>> START Entries

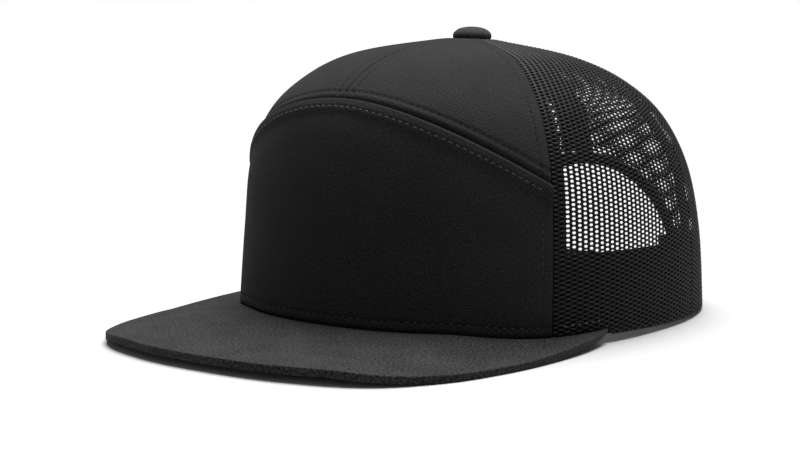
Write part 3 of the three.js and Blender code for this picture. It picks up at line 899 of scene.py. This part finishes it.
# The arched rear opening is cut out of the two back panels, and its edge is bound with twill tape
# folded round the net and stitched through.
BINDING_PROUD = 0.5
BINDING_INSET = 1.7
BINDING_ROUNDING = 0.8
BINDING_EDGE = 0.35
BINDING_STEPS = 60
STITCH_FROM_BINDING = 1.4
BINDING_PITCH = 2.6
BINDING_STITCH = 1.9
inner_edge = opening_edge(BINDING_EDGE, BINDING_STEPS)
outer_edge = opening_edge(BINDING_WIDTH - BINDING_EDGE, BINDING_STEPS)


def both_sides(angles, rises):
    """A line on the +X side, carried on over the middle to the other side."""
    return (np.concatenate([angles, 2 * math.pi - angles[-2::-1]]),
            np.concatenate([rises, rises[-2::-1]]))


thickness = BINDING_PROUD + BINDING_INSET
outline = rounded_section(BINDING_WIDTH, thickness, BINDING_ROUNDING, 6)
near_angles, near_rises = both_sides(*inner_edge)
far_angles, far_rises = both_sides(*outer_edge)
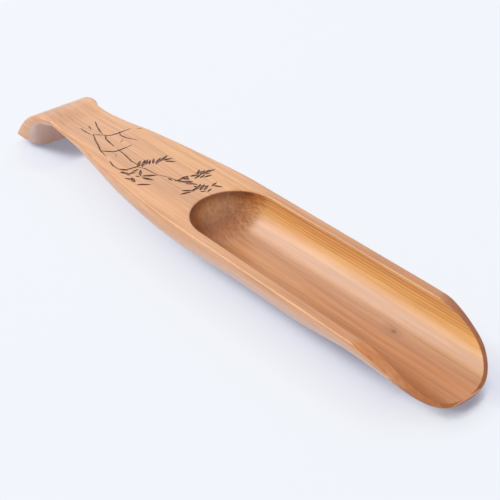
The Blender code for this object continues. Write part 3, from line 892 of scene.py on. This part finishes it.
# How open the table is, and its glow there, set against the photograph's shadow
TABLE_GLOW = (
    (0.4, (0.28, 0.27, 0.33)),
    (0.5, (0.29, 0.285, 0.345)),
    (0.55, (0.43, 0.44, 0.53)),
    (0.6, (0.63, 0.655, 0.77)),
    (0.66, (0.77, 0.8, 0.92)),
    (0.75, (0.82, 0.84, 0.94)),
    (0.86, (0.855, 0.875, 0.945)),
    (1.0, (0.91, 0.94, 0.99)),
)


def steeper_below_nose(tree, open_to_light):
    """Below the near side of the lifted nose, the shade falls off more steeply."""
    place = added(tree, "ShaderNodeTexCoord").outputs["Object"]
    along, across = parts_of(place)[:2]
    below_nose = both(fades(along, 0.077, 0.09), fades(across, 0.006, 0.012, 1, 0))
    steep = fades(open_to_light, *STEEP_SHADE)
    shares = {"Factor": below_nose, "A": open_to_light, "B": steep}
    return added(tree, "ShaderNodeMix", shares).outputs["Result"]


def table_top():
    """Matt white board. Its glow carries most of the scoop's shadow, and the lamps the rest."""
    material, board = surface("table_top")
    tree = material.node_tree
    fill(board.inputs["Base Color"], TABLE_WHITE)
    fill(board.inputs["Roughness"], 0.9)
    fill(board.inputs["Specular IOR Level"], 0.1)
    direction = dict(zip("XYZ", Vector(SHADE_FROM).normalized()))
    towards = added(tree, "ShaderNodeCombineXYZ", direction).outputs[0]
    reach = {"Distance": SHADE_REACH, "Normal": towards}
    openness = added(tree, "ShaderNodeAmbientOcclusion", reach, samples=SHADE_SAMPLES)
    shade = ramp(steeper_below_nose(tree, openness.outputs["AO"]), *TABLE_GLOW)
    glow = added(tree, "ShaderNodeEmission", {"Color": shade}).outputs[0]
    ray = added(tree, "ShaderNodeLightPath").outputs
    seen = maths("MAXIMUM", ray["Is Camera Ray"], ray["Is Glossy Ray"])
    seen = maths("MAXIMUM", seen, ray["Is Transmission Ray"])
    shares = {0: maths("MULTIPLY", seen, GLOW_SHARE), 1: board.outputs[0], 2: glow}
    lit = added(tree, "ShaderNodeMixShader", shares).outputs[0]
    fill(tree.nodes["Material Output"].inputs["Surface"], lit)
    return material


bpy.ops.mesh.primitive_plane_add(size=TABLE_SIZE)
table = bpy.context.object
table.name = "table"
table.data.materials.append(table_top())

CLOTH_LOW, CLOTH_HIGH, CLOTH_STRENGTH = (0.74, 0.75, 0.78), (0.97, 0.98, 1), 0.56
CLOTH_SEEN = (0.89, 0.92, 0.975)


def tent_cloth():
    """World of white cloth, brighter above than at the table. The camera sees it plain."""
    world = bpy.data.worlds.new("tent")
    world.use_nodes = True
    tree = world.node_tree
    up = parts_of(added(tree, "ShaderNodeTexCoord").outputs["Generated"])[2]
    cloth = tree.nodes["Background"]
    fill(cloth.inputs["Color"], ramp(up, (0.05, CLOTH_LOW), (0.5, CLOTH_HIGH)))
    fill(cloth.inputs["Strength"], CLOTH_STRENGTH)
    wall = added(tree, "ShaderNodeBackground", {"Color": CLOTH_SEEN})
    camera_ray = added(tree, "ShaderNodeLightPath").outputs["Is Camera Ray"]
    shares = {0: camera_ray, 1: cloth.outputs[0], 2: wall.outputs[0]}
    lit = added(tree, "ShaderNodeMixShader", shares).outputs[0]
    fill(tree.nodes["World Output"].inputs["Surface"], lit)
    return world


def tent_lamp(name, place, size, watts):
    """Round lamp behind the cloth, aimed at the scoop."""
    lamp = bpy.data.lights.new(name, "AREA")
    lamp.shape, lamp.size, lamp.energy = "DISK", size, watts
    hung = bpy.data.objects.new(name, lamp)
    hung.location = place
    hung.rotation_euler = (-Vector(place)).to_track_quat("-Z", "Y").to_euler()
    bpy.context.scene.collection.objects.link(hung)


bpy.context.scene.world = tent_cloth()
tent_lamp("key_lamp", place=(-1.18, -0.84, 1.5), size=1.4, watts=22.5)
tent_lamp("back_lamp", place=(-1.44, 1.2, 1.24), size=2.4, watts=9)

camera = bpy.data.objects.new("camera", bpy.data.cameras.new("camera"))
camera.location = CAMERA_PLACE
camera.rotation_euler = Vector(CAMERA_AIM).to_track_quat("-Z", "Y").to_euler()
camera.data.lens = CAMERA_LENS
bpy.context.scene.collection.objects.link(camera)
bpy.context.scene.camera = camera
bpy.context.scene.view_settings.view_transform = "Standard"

>> END Entries
>> START Entries

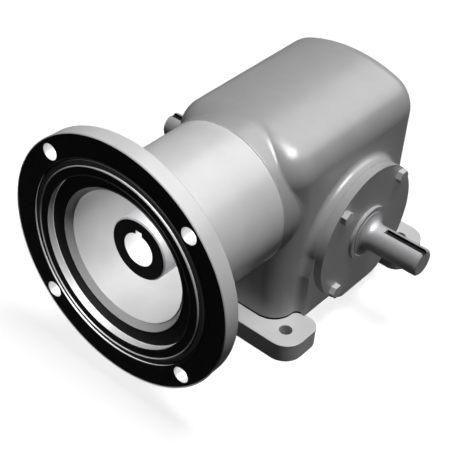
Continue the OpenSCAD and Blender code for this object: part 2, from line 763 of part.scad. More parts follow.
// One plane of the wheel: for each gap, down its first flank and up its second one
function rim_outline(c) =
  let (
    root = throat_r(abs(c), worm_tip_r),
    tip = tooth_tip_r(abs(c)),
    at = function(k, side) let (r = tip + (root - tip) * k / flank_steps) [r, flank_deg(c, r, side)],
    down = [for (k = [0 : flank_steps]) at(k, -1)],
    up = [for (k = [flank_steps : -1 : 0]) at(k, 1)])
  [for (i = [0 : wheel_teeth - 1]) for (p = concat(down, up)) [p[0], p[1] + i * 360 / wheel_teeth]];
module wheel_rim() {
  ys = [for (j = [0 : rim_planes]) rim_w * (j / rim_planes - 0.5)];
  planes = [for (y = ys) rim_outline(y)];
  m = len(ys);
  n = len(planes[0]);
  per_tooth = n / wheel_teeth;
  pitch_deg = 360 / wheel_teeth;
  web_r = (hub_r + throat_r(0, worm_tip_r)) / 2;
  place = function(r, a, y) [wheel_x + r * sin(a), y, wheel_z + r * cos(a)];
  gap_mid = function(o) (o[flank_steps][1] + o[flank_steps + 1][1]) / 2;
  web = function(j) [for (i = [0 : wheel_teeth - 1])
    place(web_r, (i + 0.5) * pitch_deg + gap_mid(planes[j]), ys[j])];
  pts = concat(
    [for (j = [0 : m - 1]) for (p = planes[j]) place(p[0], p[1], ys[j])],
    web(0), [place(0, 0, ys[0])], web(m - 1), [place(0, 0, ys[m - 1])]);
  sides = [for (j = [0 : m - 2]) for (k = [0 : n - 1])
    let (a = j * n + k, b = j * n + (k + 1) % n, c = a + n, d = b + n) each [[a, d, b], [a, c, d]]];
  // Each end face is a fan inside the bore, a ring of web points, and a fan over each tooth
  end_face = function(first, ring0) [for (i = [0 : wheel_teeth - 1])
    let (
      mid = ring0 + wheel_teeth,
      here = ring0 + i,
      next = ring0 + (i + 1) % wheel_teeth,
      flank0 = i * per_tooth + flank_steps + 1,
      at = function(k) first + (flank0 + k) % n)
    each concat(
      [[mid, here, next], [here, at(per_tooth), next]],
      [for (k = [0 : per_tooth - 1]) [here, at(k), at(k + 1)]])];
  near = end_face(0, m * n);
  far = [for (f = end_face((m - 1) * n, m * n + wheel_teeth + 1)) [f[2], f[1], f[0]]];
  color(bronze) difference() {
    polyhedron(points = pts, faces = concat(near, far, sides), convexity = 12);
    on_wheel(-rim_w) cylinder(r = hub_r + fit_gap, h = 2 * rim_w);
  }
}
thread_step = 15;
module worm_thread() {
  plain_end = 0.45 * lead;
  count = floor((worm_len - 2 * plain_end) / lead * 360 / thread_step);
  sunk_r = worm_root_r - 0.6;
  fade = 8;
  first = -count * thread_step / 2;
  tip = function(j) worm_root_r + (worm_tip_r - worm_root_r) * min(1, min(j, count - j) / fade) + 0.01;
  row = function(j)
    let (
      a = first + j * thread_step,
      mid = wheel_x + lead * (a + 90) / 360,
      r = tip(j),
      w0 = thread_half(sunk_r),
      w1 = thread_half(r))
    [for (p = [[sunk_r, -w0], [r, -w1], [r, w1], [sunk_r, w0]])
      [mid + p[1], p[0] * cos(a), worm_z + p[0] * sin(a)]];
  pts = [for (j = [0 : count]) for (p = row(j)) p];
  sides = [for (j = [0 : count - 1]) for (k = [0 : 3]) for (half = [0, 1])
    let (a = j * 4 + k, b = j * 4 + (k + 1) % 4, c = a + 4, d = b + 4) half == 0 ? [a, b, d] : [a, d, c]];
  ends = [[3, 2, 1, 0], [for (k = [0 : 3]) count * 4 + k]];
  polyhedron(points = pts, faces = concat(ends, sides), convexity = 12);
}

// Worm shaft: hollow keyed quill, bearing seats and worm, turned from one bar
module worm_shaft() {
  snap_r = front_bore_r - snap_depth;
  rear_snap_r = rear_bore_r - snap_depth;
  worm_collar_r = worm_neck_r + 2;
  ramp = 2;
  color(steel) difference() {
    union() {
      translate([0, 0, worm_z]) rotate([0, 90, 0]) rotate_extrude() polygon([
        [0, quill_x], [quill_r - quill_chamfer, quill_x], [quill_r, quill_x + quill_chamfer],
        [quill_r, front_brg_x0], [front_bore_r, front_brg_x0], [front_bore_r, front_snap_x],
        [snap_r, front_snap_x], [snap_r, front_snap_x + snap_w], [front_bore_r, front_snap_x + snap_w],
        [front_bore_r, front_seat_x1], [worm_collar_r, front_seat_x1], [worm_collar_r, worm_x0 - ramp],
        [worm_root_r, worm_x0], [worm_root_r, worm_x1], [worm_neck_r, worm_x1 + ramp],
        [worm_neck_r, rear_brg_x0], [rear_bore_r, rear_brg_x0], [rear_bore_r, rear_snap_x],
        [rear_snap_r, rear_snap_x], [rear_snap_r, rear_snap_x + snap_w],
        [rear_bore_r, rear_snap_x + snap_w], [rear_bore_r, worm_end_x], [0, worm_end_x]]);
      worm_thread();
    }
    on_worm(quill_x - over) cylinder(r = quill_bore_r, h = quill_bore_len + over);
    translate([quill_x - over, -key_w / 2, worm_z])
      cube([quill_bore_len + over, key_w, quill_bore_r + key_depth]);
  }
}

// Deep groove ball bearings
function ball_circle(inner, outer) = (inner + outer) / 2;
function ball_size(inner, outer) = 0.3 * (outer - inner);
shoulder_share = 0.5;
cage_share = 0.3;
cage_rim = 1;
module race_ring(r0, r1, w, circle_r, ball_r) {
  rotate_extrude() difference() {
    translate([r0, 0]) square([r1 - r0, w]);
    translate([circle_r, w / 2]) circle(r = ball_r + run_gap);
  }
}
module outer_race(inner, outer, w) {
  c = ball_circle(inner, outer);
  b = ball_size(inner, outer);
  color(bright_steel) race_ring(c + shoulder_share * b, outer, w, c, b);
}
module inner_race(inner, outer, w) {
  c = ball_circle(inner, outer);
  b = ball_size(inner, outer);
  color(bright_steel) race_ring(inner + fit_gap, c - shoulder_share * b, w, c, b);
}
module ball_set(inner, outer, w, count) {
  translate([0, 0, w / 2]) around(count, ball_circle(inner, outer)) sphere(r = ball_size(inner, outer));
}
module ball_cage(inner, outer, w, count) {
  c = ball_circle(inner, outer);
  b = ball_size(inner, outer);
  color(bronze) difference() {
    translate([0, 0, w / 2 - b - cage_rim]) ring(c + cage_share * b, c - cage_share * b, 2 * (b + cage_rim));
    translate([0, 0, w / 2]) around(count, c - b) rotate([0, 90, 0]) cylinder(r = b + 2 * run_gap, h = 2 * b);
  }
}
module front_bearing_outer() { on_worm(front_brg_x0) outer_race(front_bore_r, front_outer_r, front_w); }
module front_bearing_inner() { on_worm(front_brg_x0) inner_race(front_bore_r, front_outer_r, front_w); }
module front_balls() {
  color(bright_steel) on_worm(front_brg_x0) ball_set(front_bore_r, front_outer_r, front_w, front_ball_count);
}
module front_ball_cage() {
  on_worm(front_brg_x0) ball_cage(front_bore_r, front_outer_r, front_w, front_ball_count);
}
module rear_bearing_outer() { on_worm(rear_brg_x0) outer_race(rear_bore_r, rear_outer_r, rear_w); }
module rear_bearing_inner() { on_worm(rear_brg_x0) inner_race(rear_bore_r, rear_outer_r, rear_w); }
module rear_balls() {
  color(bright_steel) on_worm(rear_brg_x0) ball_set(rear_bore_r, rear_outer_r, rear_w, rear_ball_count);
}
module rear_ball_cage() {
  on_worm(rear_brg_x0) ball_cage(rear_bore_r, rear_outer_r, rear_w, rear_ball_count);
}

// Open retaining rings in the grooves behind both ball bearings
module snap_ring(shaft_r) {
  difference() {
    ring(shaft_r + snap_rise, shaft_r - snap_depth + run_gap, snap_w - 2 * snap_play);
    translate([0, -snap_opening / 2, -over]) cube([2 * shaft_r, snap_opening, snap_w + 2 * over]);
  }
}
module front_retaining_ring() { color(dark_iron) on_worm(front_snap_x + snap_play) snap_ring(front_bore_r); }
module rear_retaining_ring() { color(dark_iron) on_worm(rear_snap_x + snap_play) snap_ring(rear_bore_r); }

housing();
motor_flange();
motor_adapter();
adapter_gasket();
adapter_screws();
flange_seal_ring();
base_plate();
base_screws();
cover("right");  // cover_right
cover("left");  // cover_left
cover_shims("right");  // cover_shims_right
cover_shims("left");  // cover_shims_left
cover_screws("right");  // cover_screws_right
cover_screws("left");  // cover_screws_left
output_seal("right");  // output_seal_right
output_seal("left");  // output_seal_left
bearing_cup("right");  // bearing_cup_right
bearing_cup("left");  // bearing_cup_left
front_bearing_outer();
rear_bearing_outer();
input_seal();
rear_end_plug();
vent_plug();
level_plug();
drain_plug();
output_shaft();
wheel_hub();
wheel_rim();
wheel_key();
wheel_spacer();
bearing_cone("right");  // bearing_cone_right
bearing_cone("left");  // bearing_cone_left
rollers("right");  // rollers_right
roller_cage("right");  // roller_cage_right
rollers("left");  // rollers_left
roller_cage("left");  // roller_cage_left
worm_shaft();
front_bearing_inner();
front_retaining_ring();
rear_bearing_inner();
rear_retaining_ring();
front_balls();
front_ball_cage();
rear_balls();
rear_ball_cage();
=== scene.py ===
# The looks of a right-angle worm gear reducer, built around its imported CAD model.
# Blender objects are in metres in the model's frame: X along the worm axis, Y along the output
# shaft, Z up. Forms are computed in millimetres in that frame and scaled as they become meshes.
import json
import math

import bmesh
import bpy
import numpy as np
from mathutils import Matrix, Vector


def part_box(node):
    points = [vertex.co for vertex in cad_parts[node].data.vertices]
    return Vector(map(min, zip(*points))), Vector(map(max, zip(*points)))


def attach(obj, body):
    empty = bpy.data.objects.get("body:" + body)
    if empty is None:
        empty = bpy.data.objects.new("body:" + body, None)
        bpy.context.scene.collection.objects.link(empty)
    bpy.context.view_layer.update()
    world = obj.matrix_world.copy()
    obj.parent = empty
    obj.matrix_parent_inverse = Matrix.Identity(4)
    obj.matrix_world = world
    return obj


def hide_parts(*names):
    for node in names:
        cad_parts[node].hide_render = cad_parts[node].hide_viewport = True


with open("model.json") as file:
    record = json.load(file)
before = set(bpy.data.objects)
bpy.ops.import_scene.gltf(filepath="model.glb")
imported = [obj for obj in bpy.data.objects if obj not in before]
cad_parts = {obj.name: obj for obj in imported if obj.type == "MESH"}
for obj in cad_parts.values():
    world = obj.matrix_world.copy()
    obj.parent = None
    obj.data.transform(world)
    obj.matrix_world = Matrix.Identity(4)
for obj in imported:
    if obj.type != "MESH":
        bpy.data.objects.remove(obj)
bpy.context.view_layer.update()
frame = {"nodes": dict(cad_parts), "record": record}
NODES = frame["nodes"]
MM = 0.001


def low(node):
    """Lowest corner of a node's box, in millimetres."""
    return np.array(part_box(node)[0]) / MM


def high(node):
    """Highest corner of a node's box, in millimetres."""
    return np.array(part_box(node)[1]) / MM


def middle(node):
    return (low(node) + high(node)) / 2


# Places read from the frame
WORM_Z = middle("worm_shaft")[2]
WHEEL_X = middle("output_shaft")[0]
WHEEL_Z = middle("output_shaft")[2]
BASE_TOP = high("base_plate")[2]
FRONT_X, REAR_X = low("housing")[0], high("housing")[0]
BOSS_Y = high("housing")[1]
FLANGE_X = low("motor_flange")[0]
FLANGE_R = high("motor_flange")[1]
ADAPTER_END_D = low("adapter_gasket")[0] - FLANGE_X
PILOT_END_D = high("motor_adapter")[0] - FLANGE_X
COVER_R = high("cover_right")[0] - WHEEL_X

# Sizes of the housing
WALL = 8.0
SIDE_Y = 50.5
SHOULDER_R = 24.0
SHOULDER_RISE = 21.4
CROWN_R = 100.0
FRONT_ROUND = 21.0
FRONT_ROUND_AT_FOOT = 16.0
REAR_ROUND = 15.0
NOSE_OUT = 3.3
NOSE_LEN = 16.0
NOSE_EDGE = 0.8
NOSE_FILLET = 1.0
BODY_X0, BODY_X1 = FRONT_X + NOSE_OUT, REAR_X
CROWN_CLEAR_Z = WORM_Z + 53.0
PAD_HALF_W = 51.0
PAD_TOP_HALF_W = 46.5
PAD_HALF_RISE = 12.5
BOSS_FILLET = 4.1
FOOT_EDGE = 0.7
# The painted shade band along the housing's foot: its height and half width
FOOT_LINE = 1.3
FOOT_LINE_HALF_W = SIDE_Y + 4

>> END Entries
>> START Entries

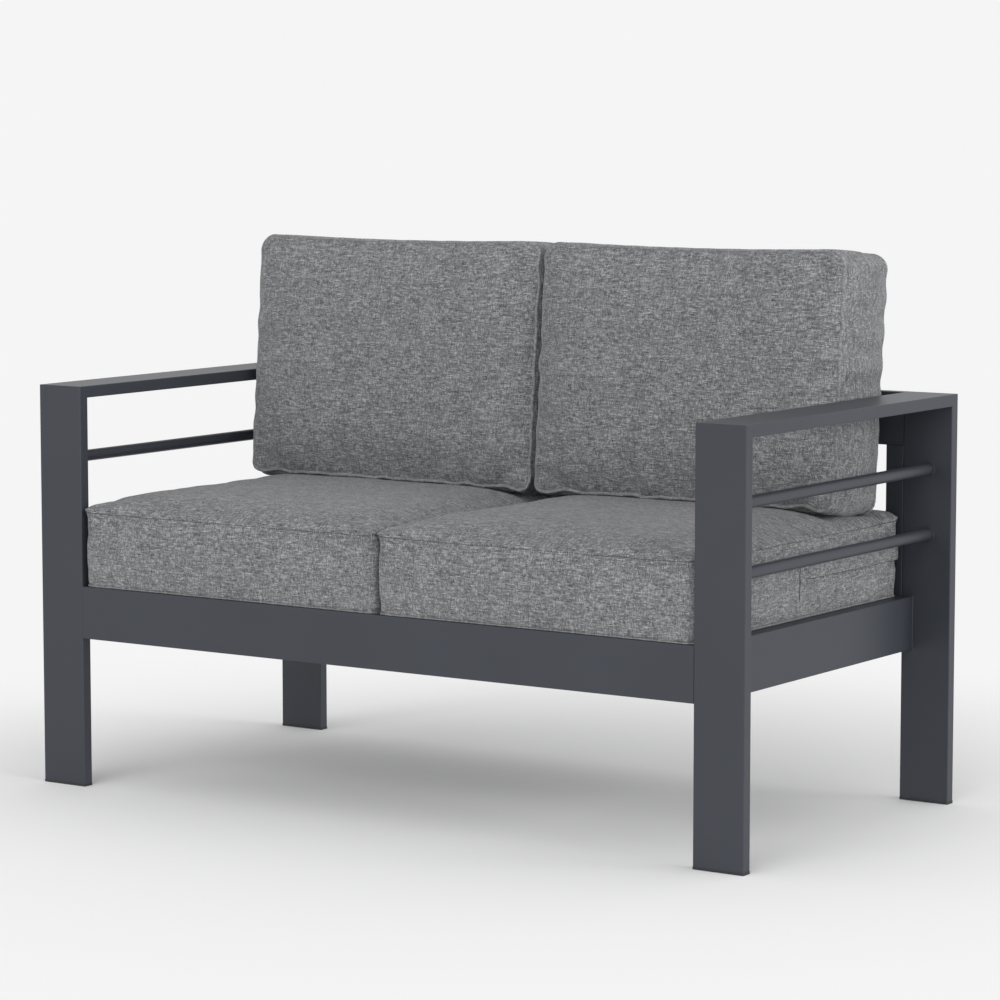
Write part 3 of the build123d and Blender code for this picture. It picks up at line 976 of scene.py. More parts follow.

>> END Entries

* [What the task asks]:
Reproduce each line of the material containing the word "picks".

* [Answer to this task]:
Write part 3 of the three.js and Blender code for this picture. It picks up at line 899 of scene.py. This part finishes it.
Write part 3 of the build123d and Blender code for this picture. It picks up at line 976 of scene.py. More parts follow.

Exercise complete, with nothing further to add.